Cube root of tetrahedron volume (four random points)

Choosing a Signature Type#

  • D2Signature: Best general-purpose choice, good discrimination

  • A3Signature: Good for shapes with distinctive angular features

  • D1Signature: Simple, fast, but less discriminative

  • D3Signature: Good for surface-dominated shapes

  • D4Signature: Best for volumetric shapes, but requires more points

Class: Signature#

Description#

Base class for all shape signatures. Subclasses implement specific measurement methods.

Constructor#

from volmdlr_tools.shapes.utils.signature import D2Signature

signature = D2Signature(
    shape_distribution: list[float],
    name: str = ""
)

Parameters:

  • shape_distribution: Pre-computed distribution values

  • name: Instance name

Creating Signatures#

From a VolumeModel#

from volmdlr.model import VolumeModel
from volmdlr_tools.shapes.utils.signature import D2Signature

# Load shape
volume_model = VolumeModel.from_step("part.step")

# Create signature
signature = D2Signature.from_volume_model(
    volume_model,
    meshing_tolerance=0.001,
    meshing_angular_tolerance=0.5,
    n_points=1024**2  # ~1 million sample points
)

From a Mesh#

from volmdlr_tools.shapes.utils.signature import D2Signature

# Create signature from existing mesh
signature = D2Signature.from_mesh(
    mesh=mesh,
    n_points=1024**2
)

From Point Cloud#

import numpy as np
from volmdlr_tools.shapes.utils.signature import D2Signature

# Create signature from point cloud
points = np.array([...])  # Nx3 array of surface points
signature = D2Signature.from_points(points)

Computing Similarity#

Basic Similarity#

# Create signatures for two shapes
sig1 = D2Signature.from_volume_model(model1)
sig2 = D2Signature.from_volume_model(model2)

# Compute similarity (0 to 1, higher = more similar)
similarity = sig1.similarity(sig2, n_bins=1024)
print(f"Similarity: {similarity:.4f}")

Histogram Bins#

The n_bins parameter controls histogram resolution:

# Higher bins = more precise but sensitive to noise
high_res_similarity = sig1.similarity(sig2, n_bins=2048)

# Lower bins = more robust but less discriminative
low_res_similarity = sig1.similarity(sig2, n_bins=256)

Normalization#

For scale-independent comparison:

# Normalize the signature (subtract mean)
normalized_sig = signature.normalization()

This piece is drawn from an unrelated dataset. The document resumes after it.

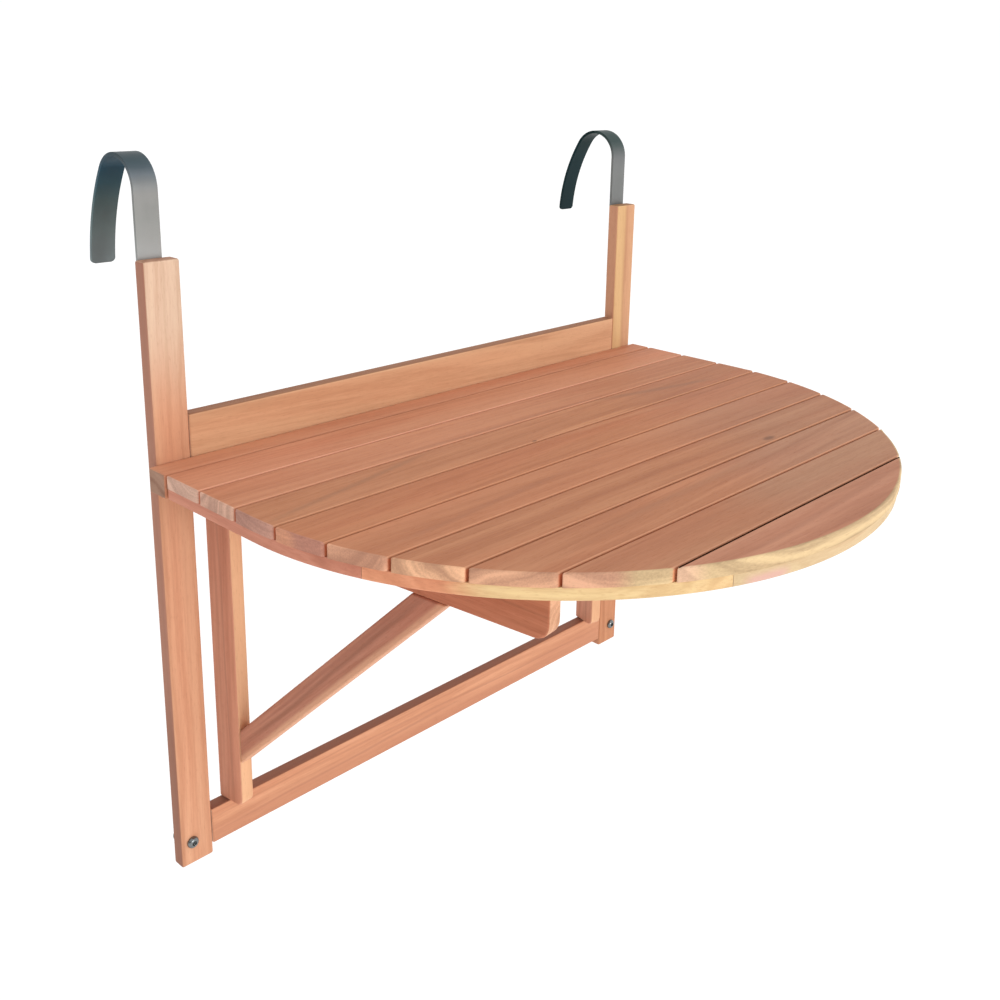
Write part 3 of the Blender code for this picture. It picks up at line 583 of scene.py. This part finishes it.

# Compare normalized signatures
similarity = normalized_sig1.similarity(normalized_sig2)

Visualization#

Shape Distribution Graph#

# Display the shape distribution histogram
graph = signature.graph(n_bins=1024)

# Or use plot_data view decorator
signature.plot()  # Opens interactive plot

Complete Example#

from pathlib import Path
from volmdlr.model import VolumeModel
from volmdlr_tools.shapes.utils.signature import D2Signature, A3Signature

# Load multiple shapes
shapes_folder = Path("data/step/")
shape_files = list(shapes_folder.glob("*.step"))

# Compute signatures for all shapes
signatures = {}
for shape_file in shape_files:
    model = VolumeModel.from_step(str(shape_file))
    sig = D2Signature.from_volume_model(model, n_points=100000)
    signatures[shape_file.stem] = sig

# Find similar shapes
query_name = "bolt_m6"
query_sig = signatures[query_name]

print(f"Shapes similar to {query_name}:")
for name, sig in signatures.items():
    if name != query_name:
        similarity = query_sig.similarity(sig)
        if similarity > 0.8:
            print(f"  {name}: {similarity:.4f}")

Signature Classes#

A3Signature - Angle Distribution#

Measures angles formed by triplets of random surface points.

from volmdlr_tools.shapes.utils.signature import A3Signature

sig = A3Signature.from_volume_model(model)

Best for: Shapes with distinctive angular features (corners, edges)

D1Signature - Centroid Distance#

Measures distance from the shape centroid to random surface points.

from volmdlr_tools.shapes.utils.signature import D1Signature

sig = D1Signature.from_volume_model(model)

Best for: Simple, fast comparison; shapes with distinctive radial profiles

D2Signature - Point-to-Point Distance#

Measures distance between pairs of random surface points.

from volmdlr_tools.shapes.utils.signature import D2Signature

sig = D2Signature.from_volume_model(model)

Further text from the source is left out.